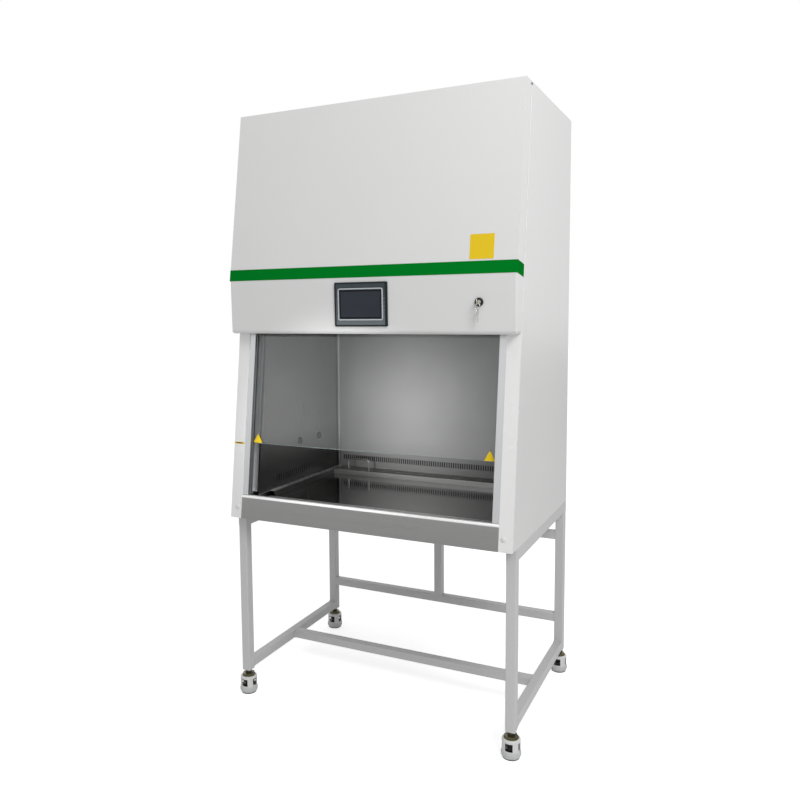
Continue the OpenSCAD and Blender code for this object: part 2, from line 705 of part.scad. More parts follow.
// ---------------------------------------------------------------- hinged front cowl
// outer side view of the cowl, shrunk by d to give its inner wall; its back stays open
function cowl_outline(d) = let (
    yt = line_y(overall_h) - cowl_top_out + d, yk = line_y(knee_z) - cowl_knee_out + d,
    yf = fascia_y(cowl_z + cowl_roll_r) + d, r = cowl_roll_r - d)
    concat([[yt, overall_h - d], [yk, knee_z], [yf, cowl_z + cowl_roll_r]],
           arc(yf + r, cowl_z + cowl_roll_r, r, 180, 270, 6));
module cowl_side(d, back) polygon(concat(cowl_outline(d), [
    [line_y(cowl_z) + back, cowl_z + d], [line_y(overall_h - d) + back, overall_h - d]]));
module on_fascia(x, z) translate([x, fascia_y(z), z]) rotate([cowl_tilt, 0, 0]) children();

// the cowl's outer body, or its hollow when shrunk by d: rounded lower corners and upright edges
module cowl_body(d, back) {
    w = half_w - d;
    r = cowl_edge_r - d;
    r2 = cowl_corner_r - d;
    difference() {
        intersection() {
            across(-w, w) cowl_side(d, back);
            back_from(-far / 2, far) {
                translate([-w - past, cowl_z + cowl_corner_r]) square([2 * (w + past), far]);
                translate([-w + r2, cowl_z - past]) square([2 * (w - r2), cowl_corner_r + 2 * past]);
                for (s = [-1, 1]) translate([s * (w - r2), cowl_z + cowl_corner_r]) circle(r = r2);
            }
        }
        for (s = [0, 1]) mirror([s, 0, 0]) on_fascia(w - r, cowl_z) translate([0, d * cos(cowl_tilt), -50])
            linear_extrude((knee_z - cowl_z) / cos(cowl_tilt) + 50) difference() {
                translate([0, -past]) square([r + past, r + past]);
                translate([0, r]) circle(r = r);
            }
    }
}

module front_cowl() {
    top_back = hinge_y - hinge_r - 1.5;
    color("white") difference() {
        union() {
            difference() {
                cowl_body(0, -cowl_gap);
                cowl_body(skin_t, 40);
                // clearance for the hinge knuckles
                translate([-far / 2, top_back, overall_h - 20]) cube([far, 40, 40]);
            }
            for (x = hinge_at) translate([x, hinge_y, hinge_z]) {
                rod_x(hinge_r, -hinge_len / 6 + free_gap, hinge_len / 6 - free_gap);
                translate([-hinge_len / 6 + free_gap, -22, overall_h - skin_t - 1.5 - hinge_z])
                    cube([hinge_len / 3 - 2 * free_gap, 20, 1.5]);
            }
        }
        for (x = hinge_at) translate([x, hinge_y, hinge_z])
            rod_x(hinge_pin_r + run_gap, -hinge_len / 2, hinge_len / 2);
        on_fascia(0, panel_z) translate([-panel_w / 2 + 5, -5, -panel_h / 2 + 5])
            cube([panel_w - 10, 15, panel_h - 10]);
        on_fascia(key_x, key_z) rotate([-90, 0, 0]) translate([0, 0, -5]) cylinder(r = key_collar_d / 2 - 3, h = 15);
    }
}

// the band is laid round the front and sides of the cowl, just above its knee
module green_band() {
    lean = atan((line_y(overall_h) - cowl_top_out - line_y(knee_z) + cowl_knee_out) / (overall_h - knee_z));
    y0 = line_y(knee_z) - cowl_knee_out;
    y1 = y0 + band_h * tan(lean);
    t = band_t / cos(lean);
    // the side returns run square to the upper face, so they fall towards the posts
    z0 = knee_z - cowl_knee_out * tan(lean);
    z1 = z0 + band_h;
    cut = 30;
    color("green") difference() {
        across(-half_w - band_t, half_w + band_t) polygon([
            [y0 - t, knee_z], [line_y(z0) - cowl_gap, z0],
            [line_y(z1) - cowl_gap, z1], [y1 - t, knee_z + band_h]]);
        across(-half_w, half_w) polygon([
            [y0 - cut * tan(lean), knee_z - cut], [line_y(knee_z) + 50, knee_z - cut],
            [line_y(knee_z) + 50, knee_z + band_h + cut], [y1 + cut * tan(lean), knee_z + band_h + cut]]);
    }
}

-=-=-

▶ _Exercise aim_
Write out the whole listing again, exactly as it stands.

▶ _Solution for this problem_
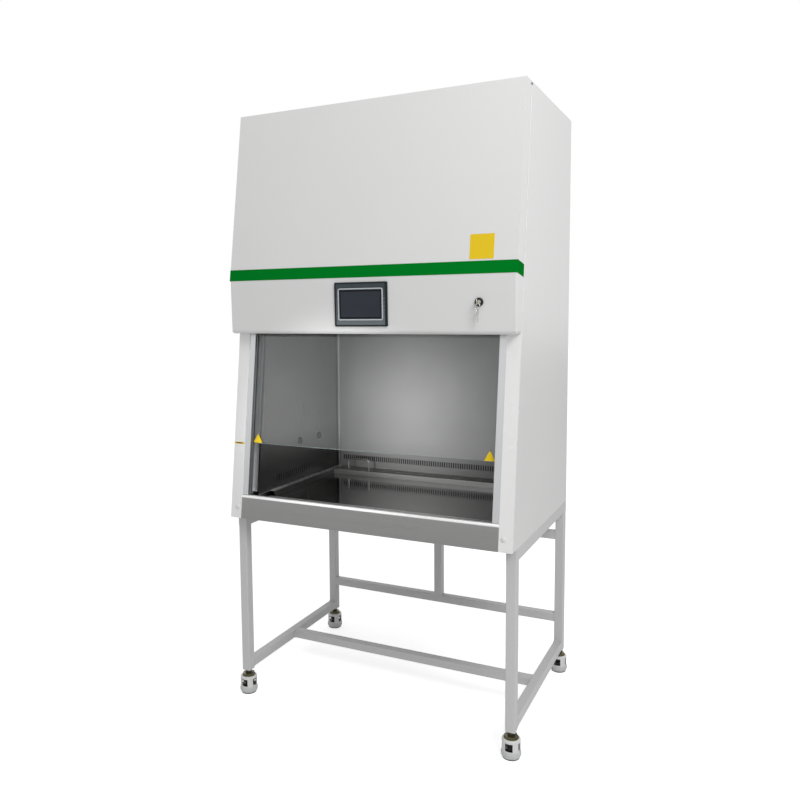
Continue the OpenSCAD and Blender code for this object: part 2, from line 705 of part.scad. More parts follow.
// ---------------------------------------------------------------- hinged front cowl
// outer side view of the cowl, shrunk by d to give its inner wall; its back stays open
function cowl_outline(d) = let (
    yt = line_y(overall_h) - cowl_top_out + d, yk = line_y(knee_z) - cowl_knee_out + d,
    yf = fascia_y(cowl_z + cowl_roll_r) + d, r = cowl_roll_r - d)
    concat([[yt, overall_h - d], [yk, knee_z], [yf, cowl_z + cowl_roll_r]],
           arc(yf + r, cowl_z + cowl_roll_r, r, 180, 270, 6));
module cowl_side(d, back) polygon(concat(cowl_outline(d), [
    [line_y(cowl_z) + back, cowl_z + d], [line_y(overall_h - d) + back, overall_h - d]]));
module on_fascia(x, z) translate([x, fascia_y(z), z]) rotate([cowl_tilt, 0, 0]) children();

// the cowl's outer body, or its hollow when shrunk by d: rounded lower corners and upright edges
module cowl_body(d, back) {
    w = half_w - d;
    r = cowl_edge_r - d;
    r2 = cowl_corner_r - d;
    difference() {
        intersection() {
            across(-w, w) cowl_side(d, back);
            back_from(-far / 2, far) {
                translate([-w - past, cowl_z + cowl_corner_r]) square([2 * (w + past), far]);
                translate([-w + r2, cowl_z - past]) square([2 * (w - r2), cowl_corner_r + 2 * past]);
                for (s = [-1, 1]) translate([s * (w - r2), cowl_z + cowl_corner_r]) circle(r = r2);
            }
        }
        for (s = [0, 1]) mirror([s, 0, 0]) on_fascia(w - r, cowl_z) translate([0, d * cos(cowl_tilt), -50])
            linear_extrude((knee_z - cowl_z) / cos(cowl_tilt) + 50) difference() {
                translate([0, -past]) square([r + past, r + past]);
                translate([0, r]) circle(r = r);
            }
    }
}

module front_cowl() {
    top_back = hinge_y - hinge_r - 1.5;
    color("white") difference() {
        union() {
            difference() {
                cowl_body(0, -cowl_gap);
                cowl_body(skin_t, 40);
                // clearance for the hinge knuckles
                translate([-far / 2, top_back, overall_h - 20]) cube([far, 40, 40]);
            }
            for (x = hinge_at) translate([x, hinge_y, hinge_z]) {
                rod_x(hinge_r, -hinge_len / 6 + free_gap, hinge_len / 6 - free_gap);
                translate([-hinge_len / 6 + free_gap, -22, overall_h - skin_t - 1.5 - hinge_z])
                    cube([hinge_len / 3 - 2 * free_gap, 20, 1.5]);
            }
        }
        for (x = hinge_at) translate([x, hinge_y, hinge_z])
            rod_x(hinge_pin_r + run_gap, -hinge_len / 2, hinge_len / 2);
        on_fascia(0, panel_z) translate([-panel_w / 2 + 5, -5, -panel_h / 2 + 5])
            cube([panel_w - 10, 15, panel_h - 10]);
        on_fascia(key_x, key_z) rotate([-90, 0, 0]) translate([0, 0, -5]) cylinder(r = key_collar_d / 2 - 3, h = 15);
    }
}

// the band is laid round the front and sides of the cowl, just above its knee
module green_band() {
    lean = atan((line_y(overall_h) - cowl_top_out - line_y(knee_z) + cowl_knee_out) / (overall_h - knee_z));
    y0 = line_y(knee_z) - cowl_knee_out;
    y1 = y0 + band_h * tan(lean);
    t = band_t / cos(lean);
    // the side returns run square to the upper face, so they fall towards the posts
    z0 = knee_z - cowl_knee_out * tan(lean);
    z1 = z0 + band_h;
    cut = 30;
    color("green") difference() {
        across(-half_w - band_t, half_w + band_t) polygon([
            [y0 - t, knee_z], [line_y(z0) - cowl_gap, z0],
            [line_y(z1) - cowl_gap, z1], [y1 - t, knee_z + band_h]]);
        across(-half_w, half_w) polygon([
            [y0 - cut * tan(lean), knee_z - cut], [line_y(knee_z) + 50, knee_z - cut],
            [line_y(knee_z) + 50, knee_z + band_h + cut], [y1 + cut * tan(lean), knee_z + band_h + cut]]);
    }
}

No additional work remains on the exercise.